- [Given request]: From the data that follows, print exactly the lines starting at the one containing "for near, far" and ending at the one containing "cad_parts[node].hide_render = cad_parts[node].hide_viewport"; include both of them and nothing more.

[Begin]

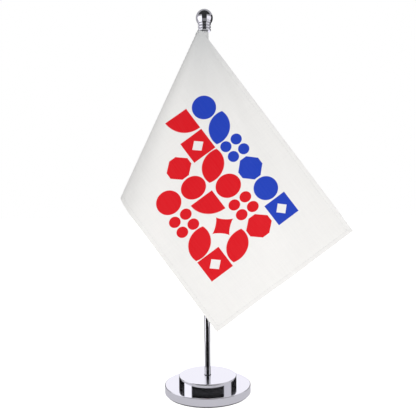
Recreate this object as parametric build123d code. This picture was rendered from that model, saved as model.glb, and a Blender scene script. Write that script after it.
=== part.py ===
from build123d import *
import math
import os

# Desk flag stand, in millimetres. The origin is on the desk, under the pole.
# +Z runs up the pole, -Y is the front, and the flag's free end points to +X.

# ---- base -----------------------------------------------------------------
base_diameter = 73.0
lower_height = 7.8           # desk to the top of the lower tier
rim_gap = 1.4                # the rim stays this far above the desk
cover_wall = 1.0
cover_edge_round = 0.5
upper_diameter = 49.0
upper_height = 7.0
upper_edge_round = 0.35
pad_thickness = 2.0
part_gap = 0.1               # between loose pieces inside the base
nut_across_flats = 7.0       # M4 nut
nut_height = 3.2
nut_pocket_slack = 0.2
screw_thread = 3.0           # M3 countersunk screws that join the two tiers
screw_head = 5.5
screw_grip = 4.0             # thread length in the upper tier
screw_circle = 32.0
screw_count = 3
screw_slot_width = 0.8
screw_slot_depth = 0.9
screw_tip_space = 0.5

# ---- pole -----------------------------------------------------------------
pole_length = 300.0
pole_diameter = 5.0
tube_wall = 0.5
pole_thread = 4.0            # M4 stud in the pole's foot
stud_grip = 12.0             # length of the stud pressed into the tube
stud_tip_lift = 0.3          # the stud's tip stays this far above the pad
stud_chamfer = 0.4
plug_length = 12.0
ring_thickness = 0.4         # rubber ring round the pole's foot
ring_width = 0.3
running_gap = 0.05           # radial clearance of everything that turns

# ---- finial ---------------------------------------------------------------
ball_diameter = 14.7
collar_diameter = 11.2
collar_height = 6.8          # underside of the collar to its upper rim
collar_rings = 3
collar_groove = 0.5
collar_groove_depth = 0.8
collar_ring_round = 0.4      # share of a ring's height, at each edge
seat_gap = 0.12              # between the ball and the collar's cup
finial_thread = 2.5          # M2.5 stud in the ball
finial_thread_reach = 7.0    # below the collar's underside
ball_grip = 6.0              # length of the stud fixed in the ball

# ---- flag -----------------------------------------------------------------
flag_height = 141.0          # hoist edge, along the pole
flag_length = 215.5          # fly, from the hoist seam
cloth_thickness = 0.35
sleeve_wall = 0.3
sleeve_ease = 0.9            # radial slack between sleeve and pole
sleeve_cap_gap = 0.1         # under and over the sleeve's closed top
seam_offset = 4.6            # hoist seam, left of the pole's axis
corner_rise = 3.0            # the flag's corner would meet this far above the pole
fold_lean = 25.3             # degrees from the pole to the folded edge
top_edge_lean = 36.2         # degrees from the pole to the flag's top edge
fold_samples = 30            # flat strips in each half of the cloth

# ---- worked out -----------------------------------------------------------
base_top = lower_height + upper_height
pole_radius = pole_diameter / 2
bore_radius = pole_radius - tube_wall
stud_radius = pole_thread / 2
pole_top = lower_height + pole_length
stud_tip = pad_thickness + stud_tip_lift
cover_bore = base_diameter / 2 - cover_wall
weight_top = lower_height - cover_wall
sleeve_inner = pole_radius + sleeve_ease
sleeve_outer = sleeve_inner + sleeve_wall
sleeve_top = pole_top + sleeve_cap_gap + sleeve_wall
collar_bottom = sleeve_top + sleeve_cap_gap
collar_top = collar_bottom + collar_height
collar_radius = collar_diameter / 2
ball_radius = ball_diameter / 2
ball_centre = collar_top + math.sqrt(ball_radius**2 - collar_radius**2)
finial_radius = finial_thread / 2
corner_z = pole_top + corner_rise
seam_y = -(sleeve_outer - sleeve_wall / 2)
sleeve_bottom = corner_z - flag_height
# A right-angled corner of cloth goes left, round the fold and right again.
fold_round = (90 - 2 * fold_lean - top_edge_lean) / (math.pi - 2)


def disc(radius, bottom, top):
    """A plain round plate about the pole's axis."""
    return Pos(0, 0, bottom) * Cylinder(
        radius, top - bottom, align=(Align.CENTER, Align.CENTER, Align.MIN)
    )


def round_edge(solid, radius, z, amount):
    """Rounds the circular edge of the given radius at the given height."""
    edges = [
        e for e in solid.edges().filter_by(GeomType.CIRCLE)
        if abs(e.radius - radius) < 1e-4 and abs(e.center().Z - z) < 1e-4
    ]
    return fillet(edges, amount)


def lathe(points):
    """Turns a half profile of (radius, height) points about the pole's axis."""
    profile = make_face(Plane.XZ * Polyline(*points, close=True))
    return revolve(profile, Axis.Z)


def screw_places():
    return PolarLocations(screw_circle / 2, screw_count)


# ---- base pieces ----------------------------------------------------------
def make_base_pad():
    return disc(cover_bore - part_gap, 0, pad_thickness)


def make_lower_cover():
    shell = disc(base_diameter / 2, rim_gap, lower_height)
    shell = round_edge(shell, base_diameter / 2, lower_height, cover_edge_round)
    shell -= disc(cover_bore, rim_gap, weight_top)
    shell -= disc(stud_radius + part_gap, weight_top, lower_height)
    for place in screw_places():
        shell -= place * disc(screw_thread / 2 + part_gap, weight_top, lower_height)
    return shell


def nut_prism(across_flats, bottom, top):
    outline = RegularPolygon(across_flats / 2, 6, major_radius=False)
    return Pos(0, 0, bottom) * extrude(outline, top - bottom)


def screw_solid():
    """One countersunk screw, head down, with a crossed drive slot."""
    head, shank = screw_head / 2, screw_thread / 2
    tip = lower_height + screw_grip
    cone_top = pad_thickness + head - shank
    screw = lathe([
        (0, pad_thickness), (head, pad_thickness), (shank, cone_top), (shank, tip), (0, tip),
    ])
    for turn in (0, 90):
        slot = Box(shank * 2, screw_slot_width, 2 * screw_slot_depth)
        screw -= Pos(0, 0, pad_thickness) * Rot(0, 0, turn) * slot
    return screw


def make_base_weight():
    weight = disc(cover_bore - part_gap, pad_thickness, weight_top)
    weight -= disc(stud_radius + part_gap, pad_thickness, weight_top)
    pocket_width = nut_across_flats + 2 * nut_pocket_slack
    weight -= nut_prism(pocket_width, pad_thickness, pad_thickness + nut_height)
    head, shank = screw_head / 2, screw_thread / 2 + part_gap
    sink = lathe([
        (0, pad_thickness), (head, pad_thickness),
        (shank, pad_thickness + head - shank), (shank, weight_top), (0, weight_top),
    ])
    for place in screw_places():
        weight -= place * sink
    return weight


def make_upper_disc():
    tier = disc(upper_diameter / 2, lower_height, base_top)
    tier = round_edge(tier, upper_diameter / 2, base_top, upper_edge_round)
    tier -= disc(pole_radius + running_gap, lower_height, base_top)
    hole_top = lower_height + screw_grip + screw_tip_space
    for place in screw_places():
        tier -= place * disc(screw_thread / 2, lower_height, hole_top)
    return tier


def make_tier_screws():
    return Compound([place * screw_solid() for place in screw_places()])


def make_captive_nut():
    nut = nut_prism(nut_across_flats, pad_thickness, pad_thickness + nut_height)
    return nut - disc(stud_radius + running_gap, pad_thickness, pad_thickness + nut_height)


# ---- pole pieces ----------------------------------------------------------
def make_foot_ring():
    inner = pole_radius + running_gap
    ring = disc(inner + ring_width, base_top, base_top + ring_thickness)
    ring = round_edge(ring, inner + ring_width, base_top + ring_thickness, ring_thickness / 2)
    return ring - disc(inner, base_top, base_top + ring_thickness)


def make_pole_tube():
    return disc(pole_radius, lower_height, pole_top) - disc(bore_radius, lower_height, pole_top)


def make_pole_stud():
    grip = disc(bore_radius, lower_height, lower_height + stud_grip)
    thread = disc(stud_radius, stud_tip, lower_height)
    thread = chamfer(thread.edges().group_by(Axis.Z)[0], stud_chamfer)
    return grip + thread


def make_pole_top_plug():
    plug = disc(bore_radius, pole_top - plug_length, pole_top)
    return plug - disc(finial_radius + running_gap, pole_top - plug_length, pole_top)


# ---- finial pieces --------------------------------------------------------
def make_finial_collar():
    collar = disc(collar_radius, collar_bottom, collar_top)
    ring_height = (collar_height - (collar_rings - 1) * collar_groove) / collar_rings
    groove_floor = collar_radius - collar_groove_depth
    for index in range(1, collar_rings):
        top = collar_bottom + index * (ring_height + collar_groove)
        bottom = top - collar_groove
        collar -= disc(collar_radius, bottom, top) - disc(groove_floor, bottom, top)
    outer = [
        e for e in collar.edges().filter_by(GeomType.CIRCLE)
        if abs(e.radius - collar_radius) < 1e-4 and e.center().Z < collar_top - ring_height / 2
    ]
    collar = fillet(outer, collar_ring_round * ring_height)
    collar -= Pos(0, 0, ball_centre) * Sphere(ball_radius + seat_gap)
    return collar - disc(finial_radius + running_gap, collar_bottom, collar_top)


def make_finial_ball():
    ball = Pos(0, 0, ball_centre) * Sphere(ball_radius)
    ball_bottom = ball_centre - ball_radius
    return ball - disc(finial_radius, ball_bottom, ball_bottom + ball_grip)


def make_finial_stud():
    tip = collar_bottom - finial_thread_reach
    stud = disc(finial_radius, tip, ball_centre - ball_radius + ball_grip)
    return chamfer(stud.edges().group_by(Axis.Z)[0], stud_chamfer)


# ---- flag pieces ----------------------------------------------------------
def make_flag_sleeve():
    """The hoist's tube round the pole, with a flat seam to the left and a closed top."""
    height = sleeve_top - sleeve_bottom
    seam = Pos(-seam_offset / 2, seam_y, sleeve_bottom) * Box(
        seam_offset, sleeve_wall, height, align=(Align.CENTER, Align.CENTER, Align.MIN)
    )
    tube = disc(sleeve_outer, sleeve_bottom, sleeve_top) + seam
    tube -= disc(sleeve_inner, sleeve_bottom, sleeve_top - sleeve_wall)
    return tube - disc(finial_radius + sleeve_ease / 2, sleeve_bottom, sleeve_top)


def fold_path():
    """The cloth's run round the corner, as (degrees right, degrees forward) of the pole.

    It leaves the seam to the left, turns forward round a soft fold and comes back
    in front of the pole to the flag's top edge.
    """
    turn = fold_lean - fold_round
    return Spline(
        (0, 0), (-0.5 * turn, -0.62 * fold_round), (-turn, -fold_round),
        (-fold_lean, 0), (-turn, fold_round), (-0.4 * turn, 0.55 * fold_round),
        (0, 0.5 * fold_round), (0.5 * top_edge_lean, 0.5 * fold_round),
        (top_edge_lean, 0.55 * fold_round),
    )


def direction(right, forward):
    """The unit vector down from the corner at these two angles in degrees."""
    a, b = math.radians(right), math.radians(forward)
    return Vector(
        math.sin(a) * math.cos(b), -math.sin(b), -math.cos(a) * math.cos(b)
    )


def cloth_rays():
    """For each strip edge, the cloth's two faces' directions and the ray's length."""
    path = fold_path()
    half = math.degrees(cloth_thickness / 2 / flag_height)
    far_corner = math.degrees(math.atan2(flag_length, flag_height))
    angles = [far_corner * i / fold_samples for i in range(fold_samples)]
    angles += [
        far_corner + (90 - far_corner) * i / fold_samples for i in range(fold_samples + 1)
    ]
    rays = []
    for angle in angles:
        place, along = path @ (angle / 90), path % (angle / 90)
        faces = [
            direction(place.X + side * half * along.Y, place.Y - side * half * along.X)
            for side in (-1, 1)
        ]
        if angle <= far_corner:
            reach = flag_height / math.cos(math.radians(angle))
        else:
            reach = flag_length / math.sin(math.radians(angle))
        rays.append((faces, reach))
    return rays


def flat_face(*points):
    return Face(Wire.make_polygon(points, close=True))


def make_flag_cloth():
    """Flat strips that all point at the flag's corner, cut level with the sleeve's top."""
    corner = Vector(-seam_offset, seam_y, corner_z)
    level = corner_z - sleeve_top
    strips = []
    for faces, reach in cloth_rays():
        near = [corner + d * (level / -d.Z) for d in faces]
        far = [corner + d * reach for d in faces]
        strips.append((near, far))
    skin = []
    for (near, far), (next_near, next_far) in zip(strips, strips[1:]):
        for side in (0, 1):
            skin.append(flat_face(near[side], far[side], next_far[side], next_near[side]))
        for row, next_row in ((near, next_near), (far, next_far)):
            skin.append(flat_face(row[0], row[1], next_row[1]))
            skin.append(flat_face(row[0], next_row[1], next_row[0]))
    for near, far in (strips[0], strips[-1]):
        skin.append(flat_face(near[0], far[0], far[1], near[1]))
    return Solid(Shell(skin))


PIECES = {
    "base_pad": make_base_pad,
    "lower_cover": make_lower_cover,
    "base_weight": make_base_weight,
    "upper_disc": make_upper_disc,
    "tier_screws": make_tier_screws,
    "captive_nut": make_captive_nut,
    "foot_ring": make_foot_ring,
    "pole_tube": make_pole_tube,
    "pole_stud": make_pole_stud,
    "pole_top_plug": make_pole_top_plug,
    "flag_sleeve": make_flag_sleeve,
    "flag_cloth": make_flag_cloth,
    "finial_collar": make_finial_collar,
    "finial_ball": make_finial_ball,
    "finial_stud": make_finial_stud,
}

os.makedirs("parts", exist_ok=True)
for name, make in PIECES.items():
    export_step(make(), f"parts/{name}.step")
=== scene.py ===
import math

import bpy
import numpy as np
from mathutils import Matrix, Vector


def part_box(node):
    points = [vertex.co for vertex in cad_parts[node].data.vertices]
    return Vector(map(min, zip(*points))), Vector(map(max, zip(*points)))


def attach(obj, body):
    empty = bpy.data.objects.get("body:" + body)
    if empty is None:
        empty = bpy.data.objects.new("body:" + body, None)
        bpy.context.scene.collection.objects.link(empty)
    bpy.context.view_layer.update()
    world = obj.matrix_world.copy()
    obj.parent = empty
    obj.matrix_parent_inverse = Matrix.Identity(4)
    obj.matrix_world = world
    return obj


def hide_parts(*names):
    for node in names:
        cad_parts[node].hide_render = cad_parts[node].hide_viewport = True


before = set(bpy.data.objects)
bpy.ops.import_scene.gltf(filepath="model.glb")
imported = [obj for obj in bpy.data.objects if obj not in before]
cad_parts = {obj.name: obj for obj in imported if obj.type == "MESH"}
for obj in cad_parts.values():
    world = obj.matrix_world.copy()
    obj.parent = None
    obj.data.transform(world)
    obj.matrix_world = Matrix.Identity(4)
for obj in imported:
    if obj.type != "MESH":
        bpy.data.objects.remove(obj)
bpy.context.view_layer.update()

# Everything is in metres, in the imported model's frame: +Z up the pole, -Y to the front.
MM = 0.001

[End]

- [Solution for this task]:
    for near, far in (strips[0], strips[-1]):
        skin.append(flat_face(near[0], far[0], far[1], near[1]))
    return Solid(Shell(skin))


PIECES = {
    "base_pad": make_base_pad,
    "lower_cover": make_lower_cover,
    "base_weight": make_base_weight,
    "upper_disc": make_upper_disc,
    "tier_screws": make_tier_screws,
    "captive_nut": make_captive_nut,
    "foot_ring": make_foot_ring,
    "pole_tube": make_pole_tube,
    "pole_stud": make_pole_stud,
    "pole_top_plug": make_pole_top_plug,
    "flag_sleeve": make_flag_sleeve,
    "flag_cloth": make_flag_cloth,
    "finial_collar": make_finial_collar,
    "finial_ball": make_finial_ball,
    "finial_stud": make_finial_stud,
}

os.makedirs("parts", exist_ok=True)
for name, make in PIECES.items():
    export_step(make(), f"parts/{name}.step")
=== scene.py ===
import math

import bpy
import numpy as np
from mathutils import Matrix, Vector


def part_box(node):
    points = [vertex.co for vertex in cad_parts[node].data.vertices]
    return Vector(map(min, zip(*points))), Vector(map(max, zip(*points)))


def attach(obj, body):
    empty = bpy.data.objects.get("body:" + body)
    if empty is None:
        empty = bpy.data.objects.new("body:" + body, None)
        bpy.context.scene.collection.objects.link(empty)
    bpy.context.view_layer.update()
    world = obj.matrix_world.copy()
    obj.parent = empty
    obj.matrix_parent_inverse = Matrix.Identity(4)
    obj.matrix_world = world
    return obj


def hide_parts(*names):
    for node in names:
        cad_parts[node].hide_render = cad_parts[node].hide_viewport = True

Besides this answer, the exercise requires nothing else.